Al Pacino China Doll Broadway
‘Just when I thought I’d got out’: Christopher Denham and Al Pacino in a scene from China Doll. Photograph: Jeremy Daniel

David Mamet’s two-hander China Doll is really a monologue with occasional interruption. It stars Al Pacino, in querulous lion mode, as Mickey Ross, a titan of some nameless industry. In a luxurious penthouse he grouses to lawyers, hotel managers and airplane salesmen via Bluetooth, while occasionally deigning to berate his assistant Carson (Christopher Denham, in a thankless role).

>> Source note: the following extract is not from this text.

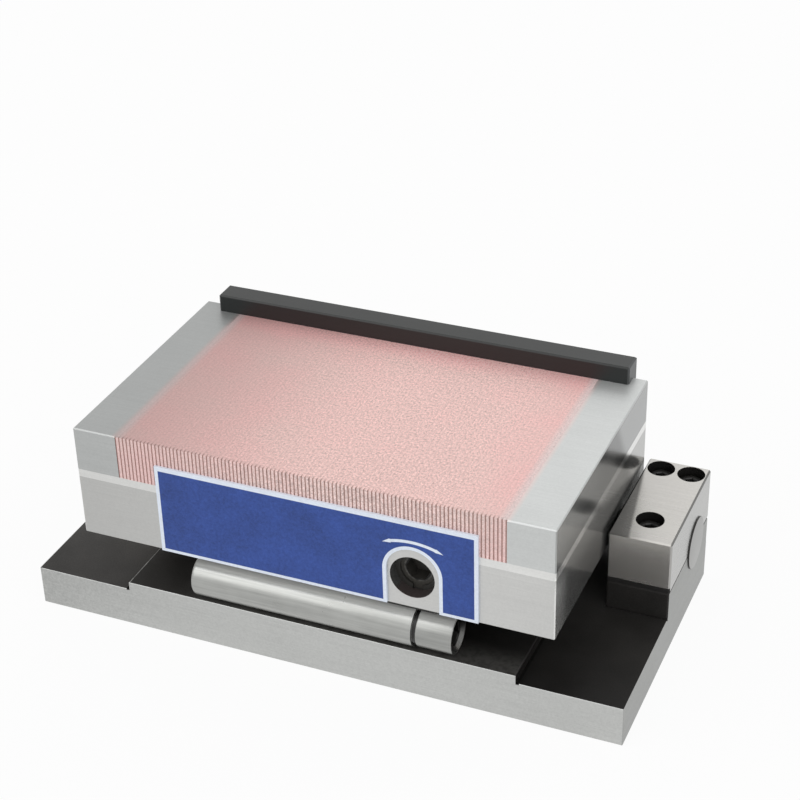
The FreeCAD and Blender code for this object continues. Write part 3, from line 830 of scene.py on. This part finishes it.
# Switch spindle: blackened, with a bevelled key socket whose lip is worn bright
spindleLook = {
    "tone": screen(66, 64, 60),
    "bevel": screen(24, 24, 23),
    "lip": screen(104, 103, 99),
    "bevelRadius": 4.85 * mm,
    "lipWidth": 0.3 * mm,
    "mottleSize": 1.2 * mm,
    "mottle": 0.9,
    "rubSize": 2.4 * mm,
    "rubRise": (0.3, 0.7),
    "reliefDepth": 0.02 * mm,
    "rough": 0.5,
    "gloss": 0.3,
}


def spindleBlack():
    material, tree = newFinish("blackSpindle")
    look = spindleLook
    place = tree.place()
    x, y, z = tree.parts(place)
    boreX, boreZ = bodyLook["boreAt"]
    away = farFrom(x - boreX, z - boreZ)
    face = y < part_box("switch_spindle")[0].y + skin
    bevel = face * (away < look["bevelRadius"])
    lip = face * (abs(away - look["bevelRadius"]) < look["lipWidth"])
    mottle = tree.noise(place, look["mottleSize"], 3.0, 0.7) - 0.5
    rub = tree.noise(place, look["rubSize"], 2.0).rise(*look["rubRise"])
    tone = tree.mixed(bevel, look["tone"], look["bevel"])
    tone = tree.mixed(lip * rub, tone, look["lip"])
    relief = tree.bump(mottle, grinding["reliefStrength"], look["reliefDepth"])
    tree.surface(tree.shaded(tone, 1 + mottle * look["mottle"]), look["rough"], 0.0, relief, look["gloss"])
    return material


# Inner pieces: milled soft iron, sand-cast bronze and pressed ferrite
innerLook = {
    "cloudSize": 12 * mm,
    "cloud": 0.2,
    "cloudDull": 0.3,
    "grain": 0.25,
    "reliefStrength": 0.4,
    "reliefDepth": 0.02 * mm,
}


def roughMetal(name, tone, rough, metal, grainSize):
    material, tree = newFinish(name)
    look = innerLook
    place = tree.place()
    grains = tree.noise(place, grainSize, 4.0) - 0.5
    clouds = tree.noise(place, look["cloudSize"], 2.0) - 0.5
    light = 1 + grains * look["grain"] + clouds * look["cloud"]
    relief = tree.bump(grains, look["reliefStrength"], look["reliefDepth"])
    tree.surface(tree.shaded(tone, light), rough * (1 + clouds * look["cloudDull"]), metal, relief)
    return material


# Plain finishes: tone and roughness, and for the inner pieces also metal and grain size
plainLook = {
    "shaft": (screen(162, 163, 160), 0.30),
    "shaftBand": 0.3,
    "rack": (screen(120, 120, 116), 0.45),
    "screw": (screen(34, 33, 32), 0.4),
    "ring": (screen(50, 49, 46), 0.5),
    "sinePlate": (screen(44, 44, 42), 0.45),
    "iron": (screen(150, 150, 148), 0.5, 1.0, 0.7 * mm),
    "bronze": (screen(190, 150, 90), 0.45, 1.0, 1.1 * mm),
    "ferrite": (screen(62, 62, 65), 0.7, 0.0, 0.5 * mm),
}


def finishPieces():
    plain = plainLook
    screwBlack = blackOxide("blackScrew", *plain["screw"])
    cap = capSteel()
    discs = plugSteel()
    roll = rollSteel()
    finishes = {
        "base_plate": blackenedBase(),
        "label_plate": labelPrint(),
        "hinge_cap_left": cap,
        "hinge_cap_right": cap,
        "hinge_cap_screws": screwBlack,
        "bearing_plugs": discs,
        "pivot_shaft": groundSteel("turnedSteel", *plain["shaft"], band=plain["shaftBand"]),
        "sine_plate": blackOxide("blackSinePlate", *plain["sinePlate"]),
        "sine_roller": roll,
        "roller_end_plug": roll,
        "roller_screws": screwBlack,
        "shaft_screws": screwBlack,
        "sine_plate_screws": screwBlack,
        "chuck_housing": bodySteel("groundBody"),
        "spacer_frame": bodySteel("stainlessSpacer"),
        "end_rail_left": bodySteel("groundRailLeft"),
        "end_rail_right": bodySteel("groundRailRight"),
        "pole_laminations": workingFace("laminatedFace", "lamination"),
        "pole_separators": workingFace("copperLines", "separator"),
        "top_plate_screws": screwBlack,
        "switch_spindle": spindleBlack(),
        "spindle_retaining_ring": blackOxide("blackRing", *plain["ring"]),
        "drive_rack": groundSteel("milledRack", *plain["rack"]),
        "rack_pins": screwBlack,
        "magnet_carrier": roughMetal("castBronze", *plain["bronze"]),
        "magnets": roughMetal("pressedFerrite", *plain["ferrite"]),
        "flux_bars": roughMetal("milledIron", *plain["iron"]),
        "stop_rail": stopRailBlack(),
        "stop_rail_screws": screwBlack,
    }
    for name, material in finishes.items():
        dress(name, material)
    say("finishes on %d pieces" % len(finishes))
    return roll, screwBlack, discs


# Sine roller and its end plug: turned, ground and dished at the end (all in mm)
rollerShape = {
    "axis": (-46.3, 26.0),  # y and z
    "left": -46.75,
    "leftEase": 1.4,
    "radius": 7.5,
    "shoulder": 36.7,
    "shoulderEase": 0.15,
    "groove": 1.4,
    "grooveRadius": 6.5,
    "grooveEase": 0.1,
    "boreRadius": 3.4,
    "boreStart": 27.7,
    "spigotRadius": 3.37,
    "spigotStart": 29.1,
    "spigotEase": 0.4,
    "plugRadius": 7.15,
    "plugEase": 0.6,
    "right": 51.3,
    "rimEase": 0.4,
    "rim": 0.75,
    "innerEase": 0.15,
    "dish": 1.3,
    "dishRadius": 4.9,
    "dishEase": 0.3,
    "keyHalf": 4.0,
    "keyMouth": 4.4,
    "keyBevel": 0.4,
    "keyDepth": 4.6,
    "keyEase": 0.05,
}


def turnRoller(steel):
    shape = rollerShape
    start = shape["shoulder"]
    end = start + shape["groove"]
    roller = [
        (shape["left"], 0),
        (shape["left"], shape["radius"], shape["leftEase"]),
        (start, shape["radius"], shape["shoulderEase"]),
        (start, shape["grooveRadius"], shape["grooveEase"]),
        (end, shape["grooveRadius"], shape["grooveEase"]),
        (end, shape["boreRadius"], shape["grooveEase"]),
        (shape["boreStart"], shape["boreRadius"]),
        (shape["boreStart"], 0),
    ]
    right = shape["right"]
    face = right - shape["dish"]
    plug = [
        (shape["spigotStart"], 0),
        (shape["spigotStart"], shape["spigotRadius"], shape["spigotEase"]),
        (end, shape["spigotRadius"]),
        (end, shape["plugRadius"], shape["plugEase"]),
        (right, shape["plugRadius"], shape["rimEase"]),
        (right, shape["plugRadius"] - shape["rim"], shape["innerEase"]),
        (face, shape["dishRadius"], shape["dishEase"]),
        (face, shape["keyMouth"], shape["keyEase"]),
        (face - shape["keyBevel"], shape["keyHalf"], shape["keyEase"], 1),
        (right - shape["keyDepth"], shape["keyHalf"], shape["keyEase"], 1),
        (right - shape["keyDepth"], 0),
    ]
    centre = (0, *shape["axis"])
    for name, corners, points, node in (
        ("turnedRoller", roller, 8, "sine_roller"),
        ("turnedPlug", plug, 6, "roller_end_plug"),
    ):
        parts = [turned(corners, centre, (1, 0, 0), points)]
        newPiece(name, parts, steel, "chuck", node)
    say("roller and end plug turned")


# Cap screws: knurled heads with a bevelled key socket (in mm)
capScrewShape = {
    "top": 43.4,
    "head": 5.0,
    "headRadius": 4.25,
    "headEase": 0.55,
    "knurl": 0.14,
    "knurlFrom": (0.75, 0.95),
    "knurlTo": (4.6, 4.8),
    "footRadius": 4.15,
    "keyHalf": 2.0,
    "keyMouth": 2.44,
    "keyBevel": 0.35,
    "keyDepth": 2.6,
    "keyTip": 3.1,
    "mouthEase": 0.08,
    "shankRadius": 2.5,
    "neckEase": 0.2,
    "shankEnd": 27.0,
    "shankBevel": 0.6,
    "edgeEase": 0.05,
}


def turnCapScrews(black):
    shape = capScrewShape
    ease = shape["edgeEase"]
    ridge = (0, shape["knurl"])
    plainFrom, knurlFrom = shape["knurlFrom"]
    knurlTo, plainTo = shape["knurlTo"]
    corners = [
        (shape["keyTip"], 0),
        (shape["keyDepth"], shape["keyHalf"], ease, 1),
        (shape["keyBevel"], shape["keyHalf"], ease, 1),
        (0, shape["keyMouth"], shape["mouthEase"]),
        (0, shape["headRadius"], shape["headEase"]),
        (plainFrom, shape["headRadius"], ease),
        (knurlFrom, shape["headRadius"], ease, *ridge),
        (knurlTo, shape["headRadius"], ease, *ridge),
        (plainTo, shape["headRadius"], ease),
        (shape["head"], shape["footRadius"], ease),
        (shape["head"], shape["shankRadius"], shape["neckEase"]),
        (shape["shankEnd"] - shape["shankBevel"], shape["shankRadius"], ease),
        (shape["shankEnd"], shape["shankRadius"] - shape["shankBevel"], ease),
        (shape["shankEnd"], 0),
    ]
    parts = []
    for side in (-1, 1):
        for x, y in capLook["screws"]:
            centre = (side * x / mm, y / mm, shape["top"])
            parts.append(turned(corners, centre, (0, 0, -1), 3))
    newPiece("socketScrews", parts, black, "base", "hinge_cap_screws")
    say("%d cap screws turned" % len(parts))


# Bearing plugs: low discs with a broken edge (in mm)
discShape = {
    "inner": 108.0,
    "innerEase": 0.2,
    "face": 111.55,
    "faceEase": 0.25,
    "radius": 9.7,
    "axis": (33.7, 26.0),  # y and z
}


def turnBearingPlugs(steel):
    shape = discShape
    thick = shape["face"] - shape["inner"]
    corners = [
        (0, 0),
        (0, shape["radius"], shape["innerEase"]),
        (thick, shape["radius"], shape["faceEase"]),
        (thick, 0),
    ]
    parts = [turned(corners, (side * shape["inner"], *shape["axis"]), (side, 0, 0), 6) for side in (-1, 1)]
    newPiece("turnedDiscs", parts, steel, "base", "bearing_plugs")
    say("%d bearing plugs turned" % len(parts))


# Camera, at the place and the lens that the edges in the picture give
shot = {
    "turn": math.radians(23.6073),
    "height": math.radians(30.6633),
    "roll": math.radians(-1.6073),
    "eye": (0.2389488, -0.5192192, 0.419484),
    "lens": 85.517,
    "sensor": 36.0,
    "near": 0.01,
}


def aimCamera():
    turn = shot["turn"]
    height = shot["height"]
    flat = math.cos(height)
    back = Vector((math.sin(turn) * flat, -math.cos(turn) * flat, math.sin(height)))
    right = (-back).cross(Vector((0, 0, 1))).normalized()
    up = right.cross(-back)
    cosine = math.cos(shot["roll"])
    sine = math.sin(shot["roll"])
    side = cosine * right + sine * up
    top = cosine * up - sine * right
    camera = bpy.data.cameras.new("camera")
    camera.lens = shot["lens"]
    camera.sensor_width = shot["sensor"]
    camera.clip_start = shot["near"]
    holder = bpy.data.objects.new("camera", camera)
    axes = Matrix((side, top, back)).transposed().to_4x4()
    holder.matrix_world = Matrix.Translation(Vector(shot["eye"])) @ axes
    bpy.context.scene.collection.objects.link(holder)
    bpy.context.scene.camera = holder
    say("camera aimed")


# Light: three large soft panels and a white room
lamps = {
    "key": {"at": (-1.5, -1.8, 2.0), "size": 2.2, "watts": 19},
    "fill": {"at": (1.8, -1.3, 1.5), "size": 2.0, "watts": 9},
    "rear": {"at": (0.1, 2.05, 1.45), "size": 1.1, "watts": 3},
}
lampAim = (0, 0, 0.04)
room = {
    "ambient": 0.7,
    "floorTone": 0.86,
    "floorHalf": 3.0,
    "floorGlow": 0.93,
}


def lightRoom():
    for name, lamp in lamps.items():
        light = bpy.data.lights.new(name, "AREA")
        light.shape = "SQUARE"
        light.size = lamp["size"]
        light.energy = lamp["watts"]
        holder = bpy.data.objects.new(name, light)
        place = Vector(lamp["at"])
        holder.location = place
        holder.rotation_euler = (Vector(lampAim) - place).to_track_quat("-Z", "Y").to_euler()
        holder.visible_camera = False
        bpy.context.scene.collection.objects.link(holder)
    world = bpy.data.worlds.new("room")
    bpy.context.scene.world = world
    tree = Tree(world, "ShaderNodeOutputWorld")
    seen = seenRays(tree)
    strength = room["ambient"] + (1 - room["ambient"]) * seen
    tree.show(tree.node("ShaderNodeBackground", sockets={"Color": (1, 1, 1, 1), "Strength": strength}))
    say("%d lamps and the room lit" % len(lamps))


def seenRays(tree):  # 1 on rays that show the room itself: straight, mirrored or through glass
    kinds = ("Is Camera Ray", "Is Glossy Ray", "Is Transmission Ray")
    rays = [tree.node("ShaderNodeLightPath", output=kind) for kind in kinds]
    return rays[0].most(rays[1]).most(rays[2])


def layFloor():
    half = room["floorHalf"]
    mesh = bpy.data.meshes.new("floor")
    corners = [(-half, -half, 0), (half, -half, 0), (half, half, 0), (-half, half, 0)]
    mesh.from_pydata(corners, [], [(0, 1, 2, 3)])
    floor = bpy.data.objects.new("floor", mesh)
    bpy.context.scene.collection.objects.link(floor)
    material, tree = newFinish("paleFloor")
    tone = room["floorTone"]
    cloth = tree.node("ShaderNodeBsdfDiffuse", sockets={"Color": (tone, tone, tone, 1)})
    glow = tree.node("ShaderNodeEmission", sockets={"Color": (1, 1, 1, 1), "Strength": 1.0})
    share = seenRays(tree) * room["floorGlow"]
    tree.show(tree.node("ShaderNodeMixShader", sockets=[share, cloth, glow]))
    mesh.materials.append(material)
    say("floor laid")


roll, screwBlack, discs = finishPieces()
turnRoller(roll)
turnCapScrews(screwBlack)
turnBearingPlugs(discs)
aimCamera()
lightRoom()
layFloor()
bpy.context.scene.view_settings.view_transform = "Standard"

China Doll has been doing extraordinarily well at the box office, which should be bemusing, but isn’t. Legions of Godfather fans still abound, and Mamet and Pacino are kind enough to indulge them. Ross never quite says: “Just when I thought I was out, they pull me back in,” but he does say, that he “dragged myself back when all I had to do was walk away” and “It’s just ‘the Old Life.’ Reaching out to drag one back.” (If a play this superfluous can be said to have a theme, this is probably it.)

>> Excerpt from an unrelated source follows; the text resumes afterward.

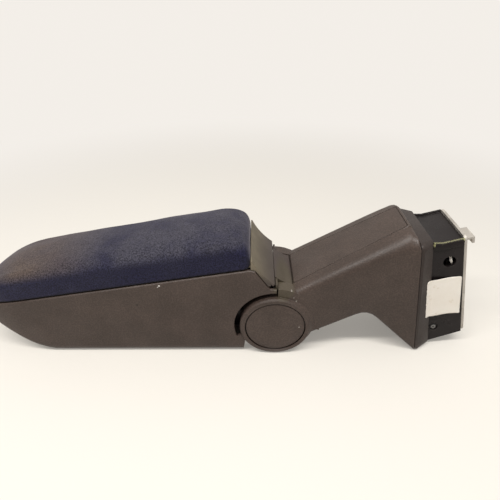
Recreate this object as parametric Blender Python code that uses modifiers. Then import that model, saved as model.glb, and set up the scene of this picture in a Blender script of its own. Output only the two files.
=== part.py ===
"""Folding car armrest with a padded storage lid, shown folded up in line with its neck.

Metres, +Z up, +X from the arm's nose to the floor plate, +Y to the far side. The arm
lies on its flat floor, so Z = 0 is the surface that it rests on. Every outline below is
given in the pivot frame: X and Z from the axis of the pivot shaft.
"""

import math

import bmesh
import bpy
from mathutils import Matrix, Vector

# Fits and walls
GAP = 0.0003
SEAM = 0.0005
RUNNING = 0.0001
PAST = 0.0100
BREAK = 0.0001
WALL = 0.0030
SHEET = 0.0025

# Arm: the storage tub and its lid
ARM_HALF_WIDTH = 0.0405
ARM_FLOOR_DEPTH = 0.0360
ARM_NOSE_X = -0.3050
ARM_NOSE_LENGTH = 0.0600
ARM_NOSE_POWER = 3.0
NOSE_ANGLES = (88, 80, 70, 60, 50, 40, 30, 20, 10, 5, 2)
ARM_CHIN_LENGTH = 0.0770
ARM_CHIN_POWER = 2.4
ARM_CHIN_SHARE = 0.68
CHIN_STATIONS = (0.8442, 0.9351, 1.0260)
ARM_EDGE_RADIUS = 0.0090
PARTING_HEIGHT = 0.0720
PARTING_SLOPE = 0.1590
RIM_BEVEL = 0.0009
REAR_CORNER_X = -0.0240
REAR_SLANT_TOP = (-0.0198, 0.0670)
REAR_SLANT_FOOT = (-0.0058, 0.0464)
REAR_TIP_X = 0.0008
REAR_TIP_HEIGHT = 0.0452
MAT_THICKNESS = 0.0015
MAT_MARGIN = 0.0030

# Lid: tray, rear cover, board and pad
TRAY_THICKNESS = 0.0020
TRAY_INSET = 0.0045
PAD_INSET = 0.0013
PAD_HEIGHT = 0.0362
PAD_NOSE_DROP = 0.0067
PAD_CROWN = 0.0023
PAD_SHOULDER = 0.0116
PAD_NOSE_RADIUS = 0.0600
PAD_NOSE_FACE = 0.1150
PAD_END_RADIUS = 0.0340
PAD_END_FACE = 0.4700
PAD_HEM = 0.0015
PAD_CORNER = 0.0070
PAD_REAR_X = -0.0242
BOARD_INSET = 0.0080
BOARD_THICKNESS = 0.0030
TRAY_SCREW_XS = (-0.2400, -0.0700)
TRAY_SCREW_Y = 0.0220
COVER_TOP = (-0.0226, 0.0785)
COVER_LIP = (-0.0010, 0.0519)
COVER_SAG = 0.0021
COVER_THICKNESS = 0.0024
COVER_HALF_WIDTH = 0.0399
LIP_FOOT = (-0.0026, 0.0497)
LIP_TAPER_X = -0.0040
FLANGE_FOOT = (-0.0050, 0.0496)
FLANGE_SHARE = 0.85
LID_AXIS = (-0.0066, 0.0507)
LID_PIN_RADIUS = 0.0015
KNUCKLE_RADIUS = 0.0026
KNUCKLE_INNER = 0.0080
KNUCKLE_OUTER = 0.0200
EAR_OUTER = 0.0370
LID_PIN_HALF_LENGTH = 0.0300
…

It’s unclear how much Pacino is enjoying the exercise. Certainly he gravitates toward roles like this and in his prowling posture, bent at the knees, but slightly stooped at the waist, you can read the depredations of old age or the crouch of a fighter, just waiting for his chance to spring. But he often seems distracted, stuttering over his sentences. And when he works himself into high dudgeon, many of the lines feel as though they have quotation marks around them – that he is Al Pacino playing Al Pacino playing Mickey Ross, because that is what the crowd, who applaud loudly at his arrival, ostensibly want.

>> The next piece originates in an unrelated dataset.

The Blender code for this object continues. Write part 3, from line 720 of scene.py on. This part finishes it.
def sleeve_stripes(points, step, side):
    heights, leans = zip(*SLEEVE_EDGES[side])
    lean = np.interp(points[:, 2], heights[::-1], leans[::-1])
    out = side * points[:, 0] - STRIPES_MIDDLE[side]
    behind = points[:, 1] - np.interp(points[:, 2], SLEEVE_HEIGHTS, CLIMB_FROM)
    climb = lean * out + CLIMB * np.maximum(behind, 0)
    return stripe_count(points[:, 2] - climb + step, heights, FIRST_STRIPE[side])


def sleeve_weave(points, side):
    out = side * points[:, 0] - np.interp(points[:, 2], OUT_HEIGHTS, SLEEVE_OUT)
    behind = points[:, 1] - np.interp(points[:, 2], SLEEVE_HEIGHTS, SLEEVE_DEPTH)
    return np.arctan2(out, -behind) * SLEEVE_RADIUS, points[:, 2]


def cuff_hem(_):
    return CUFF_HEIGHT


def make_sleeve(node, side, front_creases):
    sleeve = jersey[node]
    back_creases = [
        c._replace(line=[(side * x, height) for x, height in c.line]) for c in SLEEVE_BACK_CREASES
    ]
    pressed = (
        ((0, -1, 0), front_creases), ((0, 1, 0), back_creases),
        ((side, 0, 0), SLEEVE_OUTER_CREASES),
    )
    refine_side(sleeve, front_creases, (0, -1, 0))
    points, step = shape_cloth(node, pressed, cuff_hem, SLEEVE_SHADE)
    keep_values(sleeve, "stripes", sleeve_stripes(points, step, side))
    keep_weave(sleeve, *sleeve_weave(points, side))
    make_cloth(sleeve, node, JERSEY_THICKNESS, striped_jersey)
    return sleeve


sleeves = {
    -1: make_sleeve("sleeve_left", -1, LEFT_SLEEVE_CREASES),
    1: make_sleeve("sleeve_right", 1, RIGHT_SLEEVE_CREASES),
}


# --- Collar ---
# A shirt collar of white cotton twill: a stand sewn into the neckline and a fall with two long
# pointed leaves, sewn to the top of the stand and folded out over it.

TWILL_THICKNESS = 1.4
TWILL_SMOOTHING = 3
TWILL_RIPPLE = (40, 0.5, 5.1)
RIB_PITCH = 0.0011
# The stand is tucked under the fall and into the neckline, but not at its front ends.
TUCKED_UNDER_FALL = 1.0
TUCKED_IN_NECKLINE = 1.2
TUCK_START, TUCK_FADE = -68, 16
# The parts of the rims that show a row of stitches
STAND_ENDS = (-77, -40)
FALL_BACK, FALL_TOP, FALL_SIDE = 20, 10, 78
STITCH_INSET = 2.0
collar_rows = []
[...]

It’s unclear how much Pacino is enjoying the exercise … China Doll.
It’s unclear how much Pacino is enjoying the exercise … China Doll. Photograph: Jeremy Daniel/AP

Much of the first act feels like throat clearing, a long limbering up to set the wheels of plot spinning. Spinning is most of what they continue to do throughout the second act until a wildly improbably finale. Ross is upset because he can’t reach his unseen fiancée, who has traveled by private plane to Toronto. Then he becomes more upset upon learning the plane has been impounded for a sales tax violation. He then learns that his fiancée has been detained and strip-searched and the upset grows. And so forth. There’s a suggestion of a great rivalry between Ross and a governor, the son of his mentor, but this mainly registers as a chance to take shots at politics in general (a couple of these are pretty funny) and liberal politicians in particular.

The director, Pam MacKinnon, has done fine work elsewhere, but here she has little success in clarifying the relationships or even the setting. Are we at an apartment or in a hotel? How much time has elapsed between the first act and the second? If Pacino had not signed on, would anyone have bothered with this at all?